At the last Foragers 2 session of the year, we retraced our steps from previous sessions, past the spot where we pruned spicebush, to the Hansons’ homestead where we learned about water management composting toilets and observed spring ephemerals. And what was there? A permission tree laden with fruit:
They were sweet, jammy, and crunchy. These were an Asian variety of persimmons, and they are sweeter after a frost; like Keiffer pears, they are best at a time when lots of other plants have gone dormant or to seed.
Then the Hansens’ fluffy dog escorted us across the bridge into the woods; here’s a picture that doesn’t fully capture the cuteness of that moment:
We hiked through the autumnal forest, and then saw a field that was recently planted to become a food forest :
“Come back in 15 years, and see what’s happening,” Lacey suggested.
Then we walked onward and found wild persimmons.
I had not known that American persimmons existed and were native to Maryland until recently when the Forage Maryland Facebook group started buzzing with people trying to find them or confirm that they had found them. Although the ones we found were small, I liked them even better than the cultivated ones. I kept some slightly smashed ones to harvest the seeds. It felt like an appropriate ending to my phenology project to receive persimmons not from my individual effort but from the larger community. It underscored a lot of what we learned this year.
Then we went back to the Dairy Parlor for an actual potluck. I had forgotten that this was happening and only had two small apples and half a chocolate bar, but it was okay because other people prepared delicious food and drinks.
After lunch, everyone presented their phenology projects for the year, each unique and moving. Here’s a quick summary:
- Neil observed a chestnut tree, photographing it over a season in a way reminiscent of The Overstory. (By the way, I wrote about chestnut trees last month.)
- Michael talked about the Learn Your Land online course about tree identification and honed in on black walnuts. He made nocino, a liqueur that was allegedly invented at a congress of witches and has a lot of associated folklore.
- Shayla shared about the Cornelian cherry dogwood, which is in fact a type of dogwood. After being drawn to it, she learned that her parents knew it from their native Azerbaijan.
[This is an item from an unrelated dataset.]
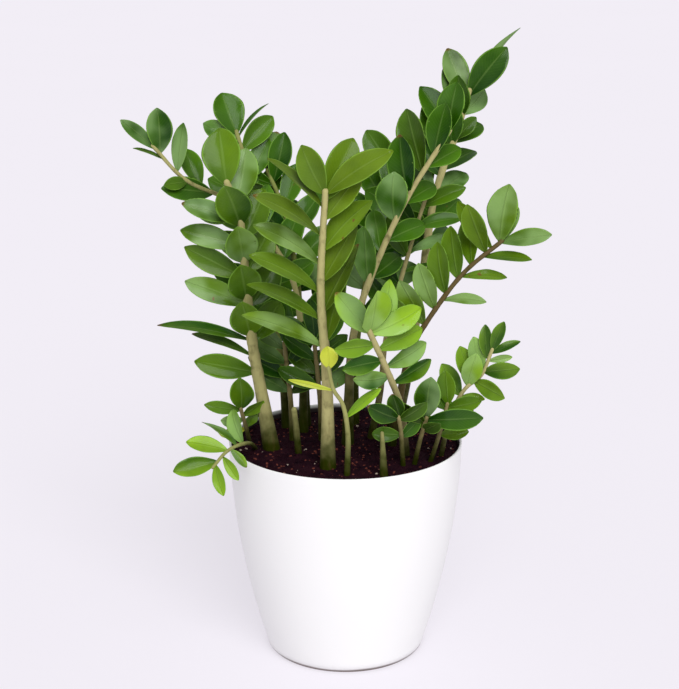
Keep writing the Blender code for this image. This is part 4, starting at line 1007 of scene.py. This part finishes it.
def frond_tree(leaf_material, stalk_material):
    """A stalk swept along the mesh's edges, and a leaflet blade grown on each of its loose points."""
    wires = new_tree(leaf_material.name, sides=20, blade_sides=16, blade_lengths=16,
                     thickness=FINE_THICKNESS, cup=FINE_CUP, groove=0.0006, ripple=0.40)
    start = wires["start"]

    def named(name, kind="FLOAT"):
        return start.node("GeometryNodeInputNamedAttribute", {"data_type": kind}, {"Name": name})

    ring = start.node("GeometryNodeCurvePrimitiveCircle", {}, {"Resolution": wires["sides"], "Radius": 1.0})
    course = start.node("GeometryNodeMeshToCurve", {}, {0: wires["geometry"]})
    stalk = start.node("GeometryNodeCurveToMesh", {}, {"Curve": course, "Profile Curve": ring,
                                                       "Scale": named("thick"), "Fill Caps": True})
    stalk = start.node("GeometryNodeSetMaterial", {}, {"Geometry": stalk, "Material": stalk_material})

    tube = start.node("GeometryNodeMeshCylinder", {"fill_type": "TRIANGLE_FAN"},
                      {"Vertices": wires["blade_sides"], "Side Segments": wires["blade_lengths"],
                       "Radius": 1.0, "Depth": 1.0})
    local = start.node("GeometryNodeInputPosition") + (0.0, 0.0, 0.5)
    tube = start.node("GeometryNodeStoreNamedAttribute", {"data_type": "FLOAT_VECTOR"},
                      {"Geometry": tube, "Name": "blade", "Value": local})
    spots = start.node("GeometryNodeMeshToPoints", {}, {0: wires["geometry"], "Selection": named("length")})
    blades = start.node("GeometryNodeInstanceOnPoints", {}, {"Points": spots, "Instance": tube})
    blades = start.node("GeometryNodeRealizeInstances", {}, {0: blades})

    blade = named("blade", "FLOAT_VECTOR")
    along, facing = named("along", "FLOAT_VECTOR"), named("facing", "FLOAT_VECTOR")
    share, side, run = blade.part(0), blade.part(1), blade.part(2)
    length, bend, turn = (named(name) * run for name in ("length", "droop", "twist"))
    level = start.sum("CROSS_PRODUCT", along, facing)
    upright = start.sum("NORMALIZE", facing + along * bend)
    spine = along * (length * (1 - bend * bend / 6)) - facing * (length * bend / 2)
    spine = spine + level * (length * run * named("sweep"))
    cosine, sine = start.sum("COSINE", turn), start.sum("SINE", turn)
    across = level * cosine + upright * sine
    normal = upright * cosine - level * sine
    outline = run.sum("SINE", (run ** WIDEST * 0.994 + 0.003) * math.pi) ** FINE_FULLNESS
    half = named("width") * 0.5 * outline * (1 - run.rise(0.90, 1.0) * 0.35) + 0.0005
    rim = abs(share)
    seat = start.node("ShaderNodeCombineXYZ", {},
                      {"X": share * 2.2, "Y": named("tone") * 60, "Z": run * 2.2})
    sway = start.node("ShaderNodeTexNoise", {}, {"Vector": seat, "Scale": 1.3, "Detail": 1.0}) - 0.5
    lie = half * (rim ** 1.5 * wires["cup"] + sway * rim * wires["ripple"])
    body = wires["thickness"] * (1 - rim * 0.55) * (1 - run * 0.5)
    groove = (1 - rim.rise(0.0, 0.5)) * side.rise(0.5, 1.0) * (1 - run * 0.6) * wires["groove"]
    place = spine + across * (half * share) + normal * (lie + side * body / 2 - groove)
    base = named("base", "FLOAT_VECTOR")
    blades = start.node("GeometryNodeSetPosition", {}, {"Geometry": blades, "Position": base + place})
    blades = start.node("GeometryNodeSetMaterial", {}, {"Geometry": blades, "Material": leaf_material})
    both = start.node("GeometryNodeJoinGeometry", {}, {0: stalk})
    both.tree.links.new(blades.socket, both.socket.node.inputs[0])
    smooth = start.node("GeometryNodeSetShadeSmooth", {}, {0: both})
    return close_tree(smooth, [])


def stalk_course(stalk, leaflets):
    """(centre, radius, height along the stalk) from the buried foot up, thicker at the leaflets."""
    foot = stalk.points[0] - stalk.tangent(0) * ROOT_DEPTH
    course = [(foot, stalk.foot_radius, -ROOT_DEPTH)]
    steps = max(8, round(stalk.length / STALK_RINGS))
    joints = [(leaf.base - stalk.points[0]).length for leaf in leaflets]
    for k in range(steps + 1):
        share = k / steps
        centre = stalk.smooth_at(share)
        reach = (centre - stalk.points[0]).length
        swell = sum(math.exp(-((reach - joint) / JOINT_REACH) ** 2) for joint in joints)
        radius = stalk.radius(share) * (1 + STALK_JOINT * min(swell, 1))
        course.append((centre, radius, share * stalk.length))
    tip, radius, height = course[-1]
    for angle in map(math.radians, (30, 60, 85)):  # round off the tip
        course.append((tip + stalk.tangent(1) * radius * math.sin(angle), radius * math.cos(angle), height))
    return course


def frond_seed(frond, stalk, leaflets):
    """A mesh of the stalk's course and a loose point for each leaflet, with what the tree grows from."""
    name = frond.name
    course = stalk_course(stalk, leaflets)
    chance = random.Random(name)
    points = [centre for centre, _, _ in course] + [leaf.base for leaf in leaflets]
    mesh = bpy.data.meshes.new(name)
    mesh.from_pydata(points, [(k, k + 1) for k in range(len(course) - 1)], [])
    bare, none = [0.0] * len(course), [0.0] * len(leaflets)
    highest = max(point[2] for point in points)
    depths = [(highest - point[2]) / (highest - SOIL_EDGE) for point in points]
    foot_scale = GREEN_FOOT / GREEN_FEET_IN_SHADE.get(name, GREEN_FOOT)
    lightness, fall = LEAF_LIGHT.get(name, 0.0), LEAF_FALL.get(name, 0.0)
    numbers = {
        "thick": [radius for _, radius, _ in course] + none,
        "climb": [height * foot_scale for _, _, height in course] + none,
        "hue": [STALK_HUES.get(name, STALK_HUE)] * len(points),
        "length": bare + [leaf.length for leaf in leaflets],
        "width": bare + [leaf.width for leaf in leaflets],
        "droop": bare + [leaf.droop + chance.uniform(*DROOP_STRAY) for leaf in leaflets],
        "tone": bare + [chance.random() for _ in leaflets],
        "light": [lightness - fall * depth for depth in depths],
        # painted sheen: how much pale reflection is painted into each leaflet's colour
        "sheen": bare + [SHEEN if chance.random() < PALE_CHANCE or k in PALE.get(name, ()) else LEAST_SHEEN
                         for k in range(len(leaflets))],
        "twist": bare + [chance.uniform(-TWIST, TWIST) for _ in leaflets],
        "sweep": bare + [chance.uniform(-SWEEP, SWEEP) for _ in leaflets],
        "age": bare + [AGED.get((name, k), AGED.get(name, 0.0) + AGE_STRAY * chance.random() ** 3)
                       for k in range(len(leaflets))],
    }
    for key, values in numbers.items():
        mesh.attributes.new(key, "FLOAT", "POINT").data.foreach_set("value", values)
    for key in ("base", "along", "facing"):
        values = [(0, 0, 0)] * len(course) + [getattr(leaf, key) for leaf in leaflets]
        flat = [number for vector in values for number in vector]
        mesh.attributes.new(key, "FLOAT_VECTOR", "POINT").data.foreach_set("vector", flat)
    return mesh


def cad_tree(node):
    """A search tree of a CAD node."""
    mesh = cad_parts[node].data
    return BVHTree.FromPolygons([v.co for v in mesh.vertices], [p.vertices for p in mesh.polygons])


stalk_material = stalk_skin()
trees = {name: frond_tree(leaf_skin(name, *greens), stalk_material)
         for name, greens in LEAF_FINISHES.items()}
stalks = [Stalk(frond) for frond in FRONDS]
stalk_trees = [plain_tree(add_tube, stalk.rings()) for stalk in stalks]
grown_before = [cad_tree("pot"), cad_tree("soil")]
for number, (frond, stalk) in enumerate(zip(FRONDS, stalks)):
    other_stalks = stalk_trees[:number] + stalk_trees[number + 1:]
    leaflets, blade_trees = place_leaflets(frond, stalk, grown_before + other_stalks, seed=number)
    grown_before += blade_trees
    piece = new_object(frond.name.replace("frond", "grown"), frond_seed(frond, stalk, leaflets))
    grown(piece, trees[frond.leaf])
    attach(piece, "root")
    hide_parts(frond.name)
- Nichole read some exquisite poems that she’d written. One line was, “The world doesn’t need saving. It needs you to pay attention,”
- Maria talked about different birds she’d observed at different times of the year at Gambrill Mill Park. (I loved the idea of an observation that was driven more by listening than by sight.)
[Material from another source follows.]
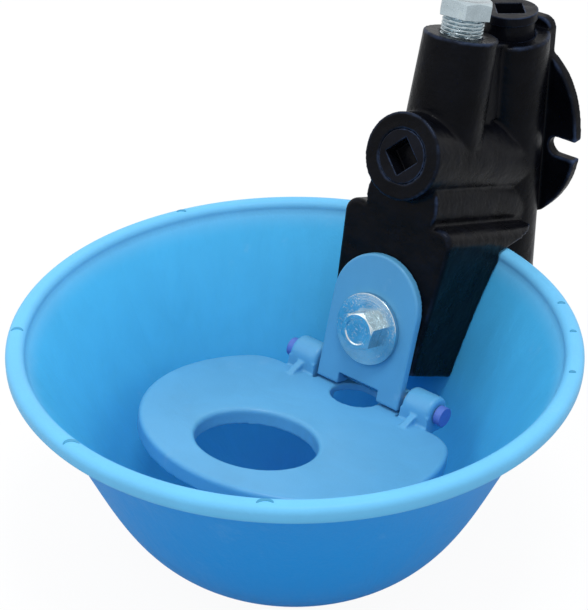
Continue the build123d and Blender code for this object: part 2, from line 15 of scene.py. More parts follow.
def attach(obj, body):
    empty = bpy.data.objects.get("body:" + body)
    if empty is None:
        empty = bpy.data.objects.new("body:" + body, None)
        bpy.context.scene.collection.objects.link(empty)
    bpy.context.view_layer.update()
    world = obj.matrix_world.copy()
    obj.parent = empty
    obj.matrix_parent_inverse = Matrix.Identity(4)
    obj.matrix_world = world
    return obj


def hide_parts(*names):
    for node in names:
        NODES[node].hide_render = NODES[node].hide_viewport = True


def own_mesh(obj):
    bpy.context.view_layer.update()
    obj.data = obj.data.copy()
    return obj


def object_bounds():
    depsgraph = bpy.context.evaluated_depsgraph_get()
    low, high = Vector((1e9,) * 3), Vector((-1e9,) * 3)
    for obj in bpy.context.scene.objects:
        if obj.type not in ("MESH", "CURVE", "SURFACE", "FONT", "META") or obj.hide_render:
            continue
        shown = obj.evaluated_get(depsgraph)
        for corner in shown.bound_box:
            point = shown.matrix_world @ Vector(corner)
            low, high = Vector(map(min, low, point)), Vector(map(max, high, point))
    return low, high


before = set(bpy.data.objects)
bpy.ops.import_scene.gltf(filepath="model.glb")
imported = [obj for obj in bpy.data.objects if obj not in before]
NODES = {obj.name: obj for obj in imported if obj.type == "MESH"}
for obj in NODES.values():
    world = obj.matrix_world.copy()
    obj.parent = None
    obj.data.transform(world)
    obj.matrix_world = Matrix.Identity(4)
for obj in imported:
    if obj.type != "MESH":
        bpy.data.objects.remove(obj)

bl_info = {
    "name": "Livestock Drinking Bowl",
    "version": (1, 0, 0),
    "blender": (4, 5, 0),
    "location": "3D View > Sidebar > Drinker",
    "description": "Finishes, threads, screw heads and stage of a wall mounted drinking bowl",
    "category": "Object",
}

CAD_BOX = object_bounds()
MM = 0.001

# Places that the solids share, in millimetres: each is a point of the part's frame
RIM_CENTRE = (0.0, -186.0, -35.5)
HINGE = (0.0, -130.2, -93.3)
VALVE_TOP = (0.0, -63.0, 74.2)
HOOD_LEAN = math.radians(16.0)
PASSAGE_FALL = math.radians(20.0)
VALVE_LEAN = math.radians(13.0)


def srgb(red, green, blue):
    """Linear colour of a screen colour given as 0 to 255."""
    values = np.array([red, green, blue]) / 255.0
    return tuple(np.where(values <= 0.04045, values / 12.92, ((values + 0.055) / 1.055) ** 2.4))


STEEL = srgb(196, 200, 204)


# ---------------------------------------------------------------------------------------------
# Settings that a user would change
# ---------------------------------------------------------------------------------------------


class DrinkerSizes(bpy.types.PropertyGroup):
    cast_voxel: FloatProperty(
        name="Cast grain", description="Grid that the casting's copy is rounded on",
        default=0.8, min=0.5, max=3)
    cast_rounds: IntProperty(
        name="Cast rounding", description="How many times the casting's edges are eased", default=40, min=0)
    cast_keep: FloatProperty(
        name="Cast thinning", description="Share of the casting's faces that are kept",
        default=0.5, min=0.1, max=1)
    moulded_voxel: FloatProperty(
        name="Moulded grain", description="Grid that a moulded copy is rounded on",
        default=0.8, min=0.3, max=3)
    moulded_rounds: IntProperty(
        name="Moulded rounding", description="How many times moulded edges are eased", default=5, min=0)
    regulator_across: FloatProperty(
        name="Regulator flats", description="Width across the regulator's flats, mm", default=24.0, min=10)
    regulator_turn: FloatProperty(
        name="Regulator turn", description="Turn of the regulator's hexagon, degrees", default=4.6)
    bolt_across: FloatProperty(
        name="Bolt flats", description="Width across the bracket bolt's flats, mm", default=18.0, min=6)
    bolt_turn: FloatProperty(
        name="Bolt turn", description="Turn of the bracket bolt's hexagon, degrees", default=22.0)
    pipe_pitch: FloatProperty(
        name="Pipe thread pitch", description="Pitch of the three-quarter inch thread, mm",
        default=1.814, min=0.5)
    screw_pitch: FloatProperty(
        name="Screw pitch", description="Pitch of the bowl screws, mm", default=1.25, min=0.4)
    mark_reach: FloatProperty(
        name="Mould mark size", description="Radius of the crescent mould marks on the rim, mm",
        default=3.8, min=1)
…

- Ruth sang a song she wrote based on her red maple phenology. A recording is on Instagram: https://www.instagram.com/p/Czv1YvMMI7U/
This bulleted list probably does not convey how inspiring the presentations were. Maybe reading one of Nichole’s poems will express it better:
September 6, 2023: Late Summer
Maybe my job now is to witness:
The water stargrass
Overgrown in the too-low water.
The fluttering golden swallowtail
Looking for food in a drought.
The emerald maple tree in my front yard
Fighting off freeze and lanternfly
and my morning worries.
Everything takes on new meaning
When we can taste the ash
of a thousand million trees in our mouths.
Or perhaps, more likely, the meaning that was always there reveals itself in scarcity.
We grasp shreds of abundance when beauty dwindles low
Every bit of hope
Every firefly, every bloodroot bloom, every dogwood shining in the early summer light.
They call to us to witness
To pay attention
And maybe it was our only job, our only meaning the entire time.
When we witness we know that
We are earth embodied, enlivened,
Singing itself into a new becoming.
I see the maple glittering in the summer light
And it is singing its joy into the breeze to finally be seen.
After I got home, I built a chicken wire cage to protect my persimmon tree from deer nibbles. I also planted the wild persimmon seeds in the ground, after internet research suggested they would do best after overwintering in the ground, rather than being started inside. Perhaps someday I’ll be the person with persimmons to share. Check back with me in 5-15 years.